Saturday, June 27, 2009

Stunning

Elder Maxwell gave two BYU devotionals (that I'm aware of). One was in 1990. The other was in 2004. He looked quite different in the two. Understandably. The one in 2004 was given 4 months before he died of leukemia.

The themes of these two devotionals were quite different, but a significant point he made in both involved the nature of God. Put his intellect together with Elder Scott's particle-physics background and you get an insight into the nature of God that is shocking. It is similar to the insight to which I have belatedly become aware and which I have mentioned in the last few blogs.

Elder Maxwell calls this insight "stunning."

I called it terrifying.

That this insight keeps coming up in scripture, in prophetic writings, and in journals is attested to by common scriptural description of the discomfort and even terror of the wicked as they are brought before God. They will want mountains to fall upon them to hide them from His glory. And the oft-quoted statements from early 19th century brethren that if an angel were to appear in their room, they would be out the window in an instant even if it meant leaping to their deaths.

These brethren had a very clear view of the nature of God and His glorified servants.

As mentioned in recent blogs, this insight has bothered me. It makes me nervous. It scares me. I've never been scared of Heavenly Father before. To whom am I praying? To whom have I prayed for 70 years? How dare I?

With relief, I grasped at the image of Christ. He's definitely loving, gentle, accessible. He reaches out a comforting arm and puts it around my shoulders. He encourages me. He draws me into his presence in intense love. All of this is enabled by the atonement -- by the way he sacrificed his own life to save me.

Amazing grace.

And he is just like God, the Father. God, the Father -- stunning, terrifying -- is just like him.

It is comfort.

If I could believe it.

God is infinity. Infinity of power. Infinity of energy. Infinity of complexity. Infinity of perception. Infinity of knowledge.

All in a man-sized being. Composed of tightly encapsulated infinitesimals of energy -- an infinite number of infinitesimals -- each comprising the mass and energy of an entire universe.

Infinite universes in a finite man-sized being.

A mathematical concept.

It is only mathematically that we are able to characterize this. Intellectually, it is beyond us. As is the case in so many areas of nature. Einstein looked at his math and his eyes went wide and his jaw dropped. Incomprehensible. Among the first incomprehensibles of the 20th and 21st century.

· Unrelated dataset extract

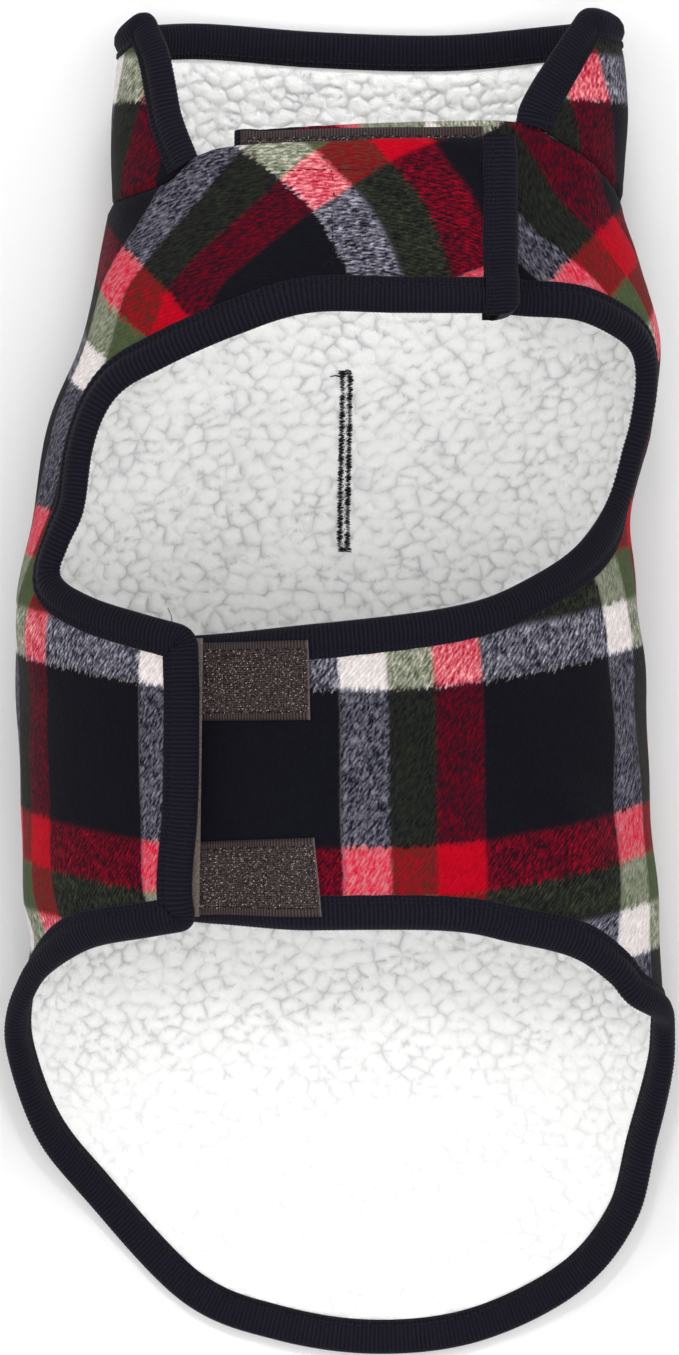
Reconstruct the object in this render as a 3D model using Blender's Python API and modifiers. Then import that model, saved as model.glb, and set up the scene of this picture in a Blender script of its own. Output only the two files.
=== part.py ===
"""Dog winter coat, closed and lying on its back.

Plaid flannel outside, sherpa inside, knit binding on its edges. Metres, +Z up. X runs across the coat, left
is -X, and Y runs along it towards the neck. The back of the coat rests on Z = 0 and the belly is on top. Sizes
in the tables are millimetres, and the origin is under the middle of the whole coat.

Each panel is cut from a flat pattern and wrapped on the hollow form that the closed coat takes. A place on the
pattern is (around, along). Around is the distance round the body from the middle of the back, negative to the
left. Along is the same as Y in the tables. A wing that goes over the belly runs past the middle of it.
"""

import math
from collections import namedtuple

import bpy
import numpy as np
from mathutils import Vector
from mathutils.geometry import delaunay_2d_cdt

MM = 0.001
ORIGIN = np.array((-0.2, -2.6, 0.0))  # where the tables below have the middle of the coat, mm

# Cloth, mm. The sherpa's pile is pressed flat where it is sewn and where one wing lies on another.
SHELL_WALL = 1.0
SEAM_GAP = 0.3
PILE = 3.0
PILE_PRESSED = 1.2
BINDING_WALL = 1.0
BINDING_WIDTH = 10.2
TAPE_WALL = 1.0

# Spacing of the points that a panel is wrapped with, mm
EDGE_STEP = 10.5
GRID_AROUND = 14.0
GRID_ALONG = 16.0

# The hollow form: the closed coat's cross-sections, from the collar's top to the end of the tail flap, mm.
# Left and right are the widest points, each at its height above the floor, and top is the highest point.
Section = namedtuple("Section", "along left right wide_left wide_right top")
SECTIONS = (
    Section(218, -67, 86, 31, 31, 69),
    Section(205, -70, 89.5, 32, 32, 73),
    Section(184, -71.5, 91, 33, 33, 77),
    Section(165, -72.2, 89.8, 33, 33, 80),
    Section(151, -72.6, 89.4, 33, 33, 82),
    Section(134, -75.5, 94, 35, 35, 85),
    Section(108, -82, 101.6, 38, 37, 89),
    Section(82, -91, 99.4, 40, 38, 92),
    Section(50, -97, 91.6, 42, 38, 96),
    Section(25, -102.4, 94, 41, 38, 99),
    Section(-7, -101.8, 96.3, 39, 38, 101),
    Section(-45, -100.8, 98.2, 38, 38, 101),
    Section(-71, -99.8, 100.4, 38, 38, 100),
    Section(-84, -97.8, 101, 38, 38, 98),
    Section(-97, -101, 102.3, 40, 40, 97),
    Section(-116, -108.4, 106.5, 45, 45, 94),
    Section(-148, -109, 109, 48, 48, 92),
    Section(-222, -109, 109, 48, 48, 90),
)
FLAT_SHARE = 0.42  # how much of each half of the back lies flat on the floor
TOP_FULLNESS = 2.15  # exponent of the rounded belly, 2 for an ellipse
TAIL_LIFT = (-165, -215, 5.0)  # the flap's end and the collar's end curl up off the floor
COLLAR_LIFT = (180, 210, 5.0)

# How far the right wings sink to pass under the left ones, between two places across the coat
Sink = namedtuple("Sink", "outer_x inner_x depth")
NECK_SINK = Sink(80, 60, 5.8)
BELLY_SINK = Sink(-8, -42, 8.4)
NECK_FROM = 60  # along, mm: wings beyond this are the neck's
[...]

And there it hit me. A solution to my discomfort, my terror, my inability to believe that such a God is approachable -- that He is truly like Christ, His son.

Mathematically.

God has be be absolutely humble and meek. He has to be. Mathematically. Because if He has the slightest, tiniest, non-zero portion of vindictiveness -- or whatever else the opposite of humble and meek may be -- multiplying this by infinity creates a catastrophe. A demon. A devil.

The only thing you can multiply infinity by -- without creating a catastrophe -- is zero. A singularity.

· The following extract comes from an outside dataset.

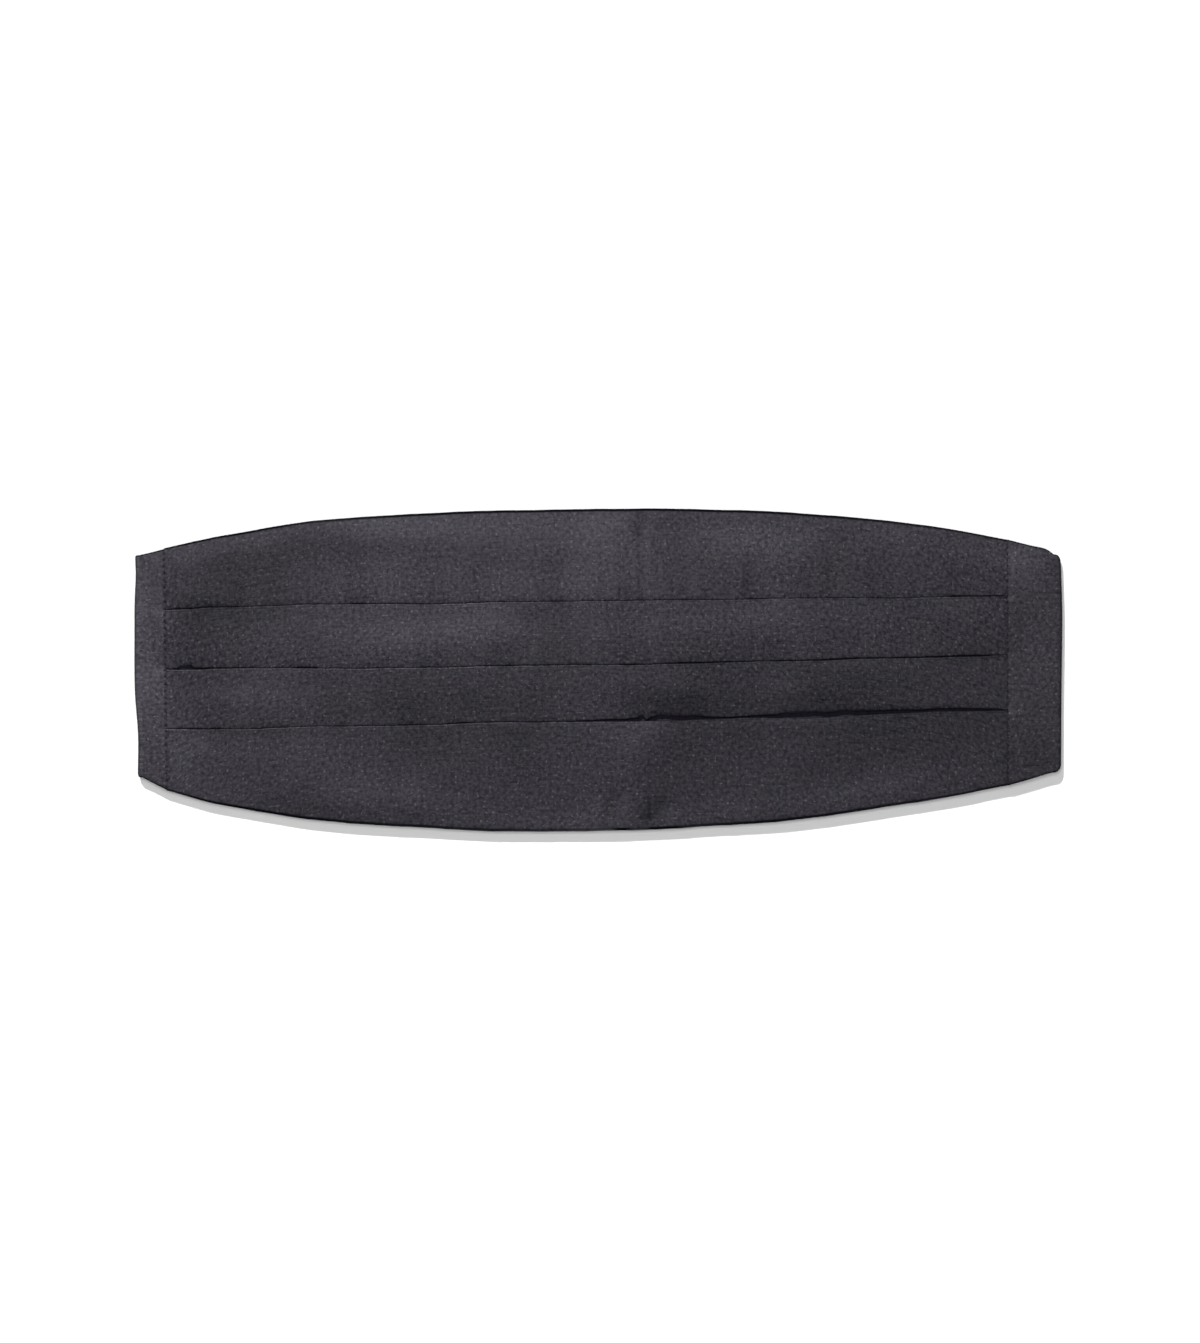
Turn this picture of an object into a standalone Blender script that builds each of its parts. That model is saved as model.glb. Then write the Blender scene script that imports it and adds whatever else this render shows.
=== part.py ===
"""Cummerbund, lying flat and face up, fastened into its waist loop and pressed flat.

Frame: +X across the front to the right, +Y up the front, +Z up off the surface.
The underside of the end panels and straps rests on z = 0.
Sizes below are in millimetres and are turned into metres when points are made.
"""

import math
from collections import namedtuple

import bmesh
import bpy

MM = 0.001

# ---------------------------------------------------------------- driving sizes
CLOTH = 1.0          # thickness of the cloth wall
GAP = 0.3            # clear distance between neighbouring pieces
SEAM_HALF = 0.2      # each piece stops this far from the seam line
LAYER = 1.4          # from the middle of one folded layer to the middle of the next
UNDERLAP = 10.0      # how far each pleat runs in under the next band
HEM = 11.0           # cloth turned under along the top and bottom edges
FOLD_STEPS = 5       # flats round a pressed fold
FACE_STEPS = 6       # flats across one band

SEAM_LEFT = (-173.6, -172.6)     # x of the left seam at its top and bottom
SEAM_RIGHT = (163.8, 164.1)      # x of the right seam at its top and bottom
STATIONS = 20                    # sections along the front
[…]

Ergo God is absolutely humble and absolutely meek. His declaration that "I am a jealous God," the description of us being subject to the "judgements of God," His raining down fire upon Sodom and Gomorrah, the destruction on this continent that accompanied the Crucifixion of His son -- all those things are for our instruction and tutoring, and a reflection of His mercy. He will bring to end the doings of the wicked so that they will require no further reconciliation. He will bless us as greatly as it is possible for us to be blessed and He will punish us a little as it is possible for us to be punished.

And we are to become like Him -- and through the atonement, we shall become like Him -- equally humble and meek.

1 comment:

Geoff Smith said...

Have you read God's definition of God in D&C 132:19-20? That's something for us to reach toward and seems somewhat temple-attainable.